Thin-skinned, finicky and temperamental, Pinot Noir is also one of the most rewarding grapes to grow and remains a labor of love for some of the greatest vignerons in Burgundy. Fairly adaptable but highly reflective of the environment in which it is grown, Pinot Noir prefers a cool climate and requires low yields to achieve high quality. Outside of France, outstanding examples come from in Oregon, California and throughout specific locations in wine-producing world. Somm Secret—André Tchelistcheff, California’s most influential post-Prohibition winemaker decidedly stayed away from the grape, claiming “God made Cabernet. The Devil made Pinot Noir.”
Home to the globe’s most southerly vineyards, which are cultivated below the 45th parallel, Central Otago is a true one-of-a-kind wine growing region, but not only because of its extreme location.

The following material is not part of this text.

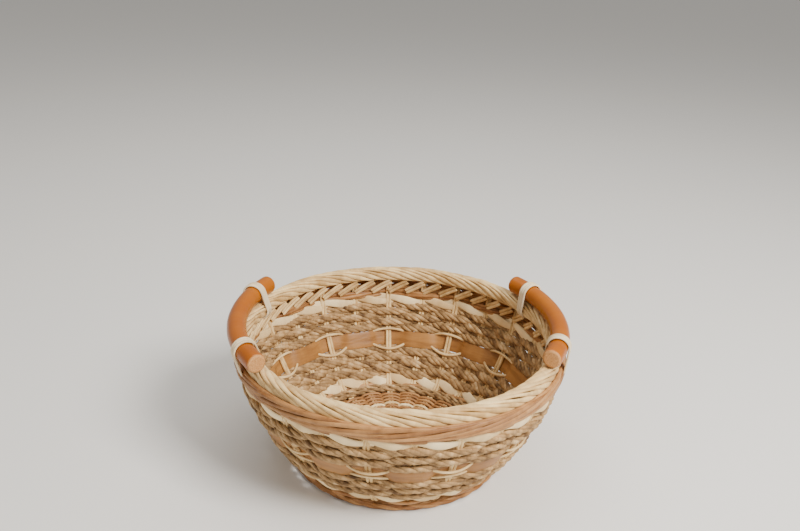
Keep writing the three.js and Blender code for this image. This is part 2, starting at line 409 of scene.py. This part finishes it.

Central Otago is more dependent on one single variety than any other region in New Zealand—and it isn’t Sauvignon blanc. They don’t even make Sauvignon blanc there.
Pinot Noir claims nearly 75% of the region’s vineyards with Pinot Gris coming in a far second place and Riesling behind it. This is also New Zealand’s only wine region with a continental climate, giving it more diurnal and seasonal temperature shifts than any other.
The subregion of Bannockburn has enjoyed the most success historically but the area’s exceptional growth has moved to the promising regions of Cromwell/Bendigo and Alexandra districts. Central Otago is known for its fruity and full-bodied Pinot noir. With the freedom to experiment here, growers and winemakers are easily exhibiting the area’s great potential.